Exercise - Output every line below without omitting or altering anything.
□ □ □ □ □
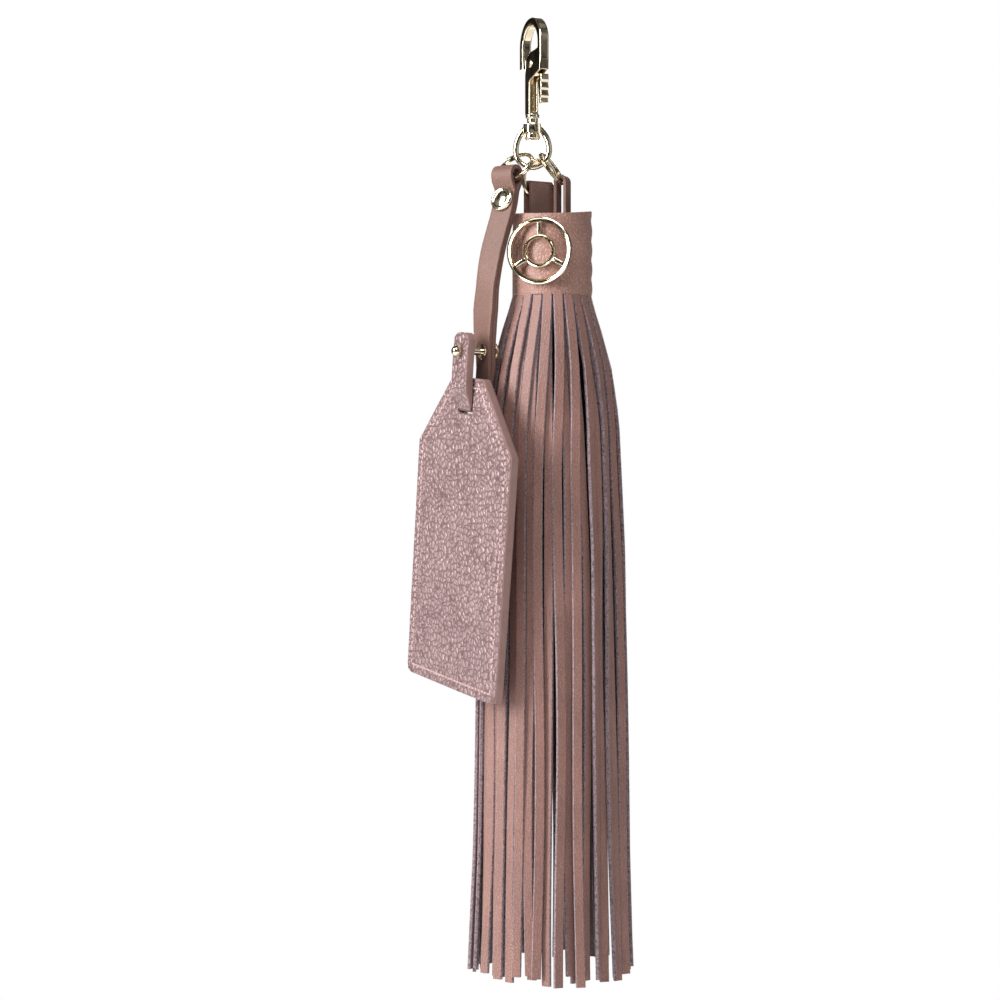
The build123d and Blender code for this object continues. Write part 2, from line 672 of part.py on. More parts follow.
for number in range(BUNDLES):
    bundle = fringe_bundle(number)
    bundle.label = f"fringe_bundle_{number + 1}"
    export_step(bundle, f"parts/fringe_bundle_{number + 1}.step")
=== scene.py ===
# %% [markdown]
# # A leather tassel charm with a luggage tag
# The charm hangs from a swivel trigger hook: a tall tassel under a rolled leather cap, and beside it a
# stitched luggage tag on a twisted strap. The solid model gives the place of every piece. Each cell below
# gives one of those pieces its real shape, and the last cells light it and look at it.

# %% Load the model
import random
from math import asin, cos, pi, radians, sin

import bpy
from mathutils import Matrix, Vector


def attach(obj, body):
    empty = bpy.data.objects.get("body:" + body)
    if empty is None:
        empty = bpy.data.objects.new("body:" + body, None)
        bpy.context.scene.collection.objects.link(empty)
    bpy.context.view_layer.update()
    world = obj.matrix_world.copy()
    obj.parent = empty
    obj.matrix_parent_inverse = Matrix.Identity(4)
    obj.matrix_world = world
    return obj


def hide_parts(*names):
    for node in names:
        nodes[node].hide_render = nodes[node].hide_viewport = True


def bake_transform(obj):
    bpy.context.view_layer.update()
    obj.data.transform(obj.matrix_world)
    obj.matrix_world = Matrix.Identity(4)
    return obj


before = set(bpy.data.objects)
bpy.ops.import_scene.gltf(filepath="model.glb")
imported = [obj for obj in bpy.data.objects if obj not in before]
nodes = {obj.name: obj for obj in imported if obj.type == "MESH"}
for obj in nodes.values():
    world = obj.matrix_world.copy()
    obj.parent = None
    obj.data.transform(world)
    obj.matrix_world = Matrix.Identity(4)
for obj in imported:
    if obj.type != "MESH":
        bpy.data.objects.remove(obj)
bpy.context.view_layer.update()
MM = 0.001
print("nodes in the model:", len(nodes))

# %% [markdown]
# ## Small helpers
# Modelling by hand in Blender is a rhythm of selecting, editing and applying modifiers. These few functions
# are that rhythm, so that each later cell only says what is special about its piece.

# %% Select, edit, apply
def pick(piece):
    """Make this piece the only selected and active object."""
    if bpy.context.object and bpy.context.object.mode != "OBJECT":
        bpy.ops.object.mode_set(mode="OBJECT")
    bpy.ops.object.select_all(action="DESELECT")
    piece.select_set(True)
    bpy.context.view_layer.objects.active = piece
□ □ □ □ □
Exercise result -
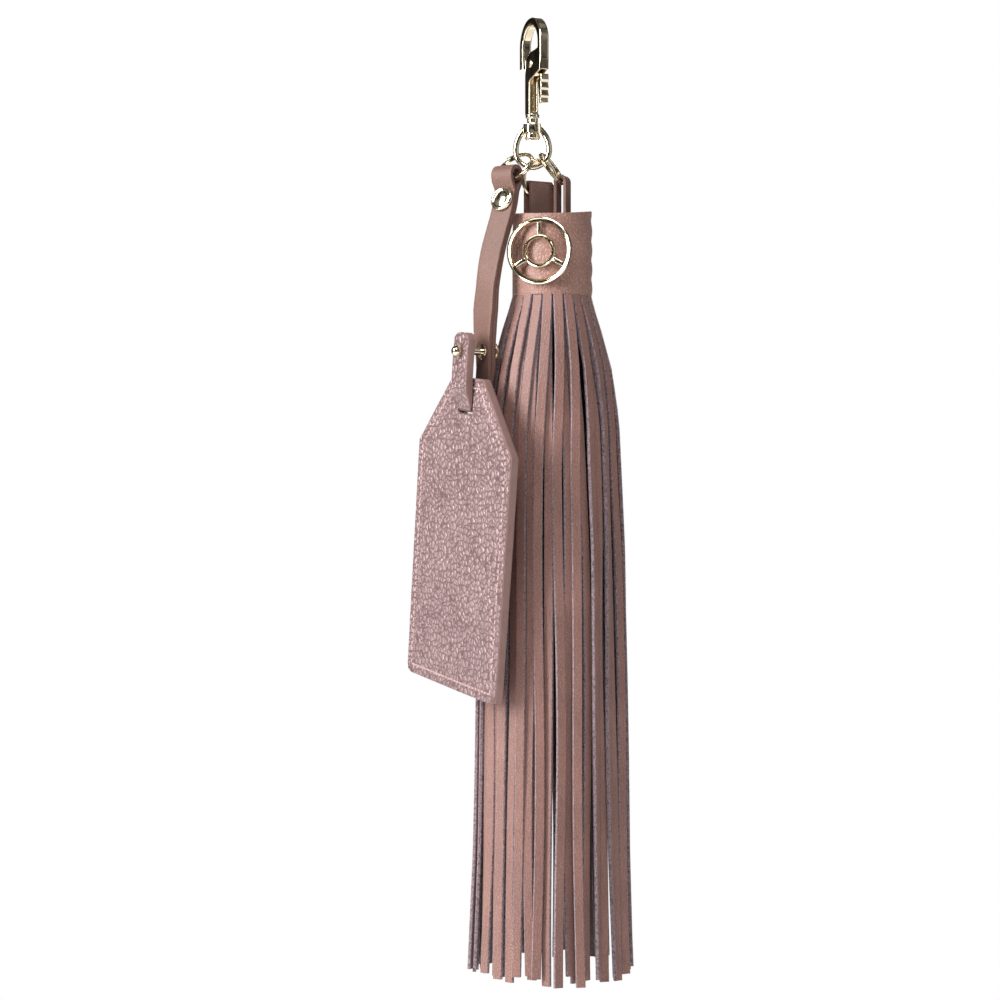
The build123d and Blender code for this object continues. Write part 2, from line 672 of part.py on. More parts follow.
for number in range(BUNDLES):
    bundle = fringe_bundle(number)
    bundle.label = f"fringe_bundle_{number + 1}"
    export_step(bundle, f"parts/fringe_bundle_{number + 1}.step")
=== scene.py ===
# %% [markdown]
# # A leather tassel charm with a luggage tag
# The charm hangs from a swivel trigger hook: a tall tassel under a rolled leather cap, and beside it a
# stitched luggage tag on a twisted strap. The solid model gives the place of every piece. Each cell below
# gives one of those pieces its real shape, and the last cells light it and look at it.

# %% Load the model
import random
from math import asin, cos, pi, radians, sin

import bpy
from mathutils import Matrix, Vector


def attach(obj, body):
    empty = bpy.data.objects.get("body:" + body)
    if empty is None:
        empty = bpy.data.objects.new("body:" + body, None)
        bpy.context.scene.collection.objects.link(empty)
    bpy.context.view_layer.update()
    world = obj.matrix_world.copy()
    obj.parent = empty
    obj.matrix_parent_inverse = Matrix.Identity(4)
    obj.matrix_world = world
    return obj


def hide_parts(*names):
    for node in names:
        nodes[node].hide_render = nodes[node].hide_viewport = True


def bake_transform(obj):
    bpy.context.view_layer.update()
    obj.data.transform(obj.matrix_world)
    obj.matrix_world = Matrix.Identity(4)
    return obj


before = set(bpy.data.objects)
bpy.ops.import_scene.gltf(filepath="model.glb")
imported = [obj for obj in bpy.data.objects if obj not in before]
nodes = {obj.name: obj for obj in imported if obj.type == "MESH"}
for obj in nodes.values():
    world = obj.matrix_world.copy()
    obj.parent = None
    obj.data.transform(world)
    obj.matrix_world = Matrix.Identity(4)
for obj in imported:
    if obj.type != "MESH":
        bpy.data.objects.remove(obj)
bpy.context.view_layer.update()
MM = 0.001
print("nodes in the model:", len(nodes))

# %% [markdown]
# ## Small helpers
# Modelling by hand in Blender is a rhythm of selecting, editing and applying modifiers. These few functions
# are that rhythm, so that each later cell only says what is special about its piece.

# %% Select, edit, apply
def pick(piece):
    """Make this piece the only selected and active object."""
    if bpy.context.object and bpy.context.object.mode != "OBJECT":
        bpy.ops.object.mode_set(mode="OBJECT")
    bpy.ops.object.select_all(action="DESELECT")
    piece.select_set(True)
    bpy.context.view_layer.objects.active = piece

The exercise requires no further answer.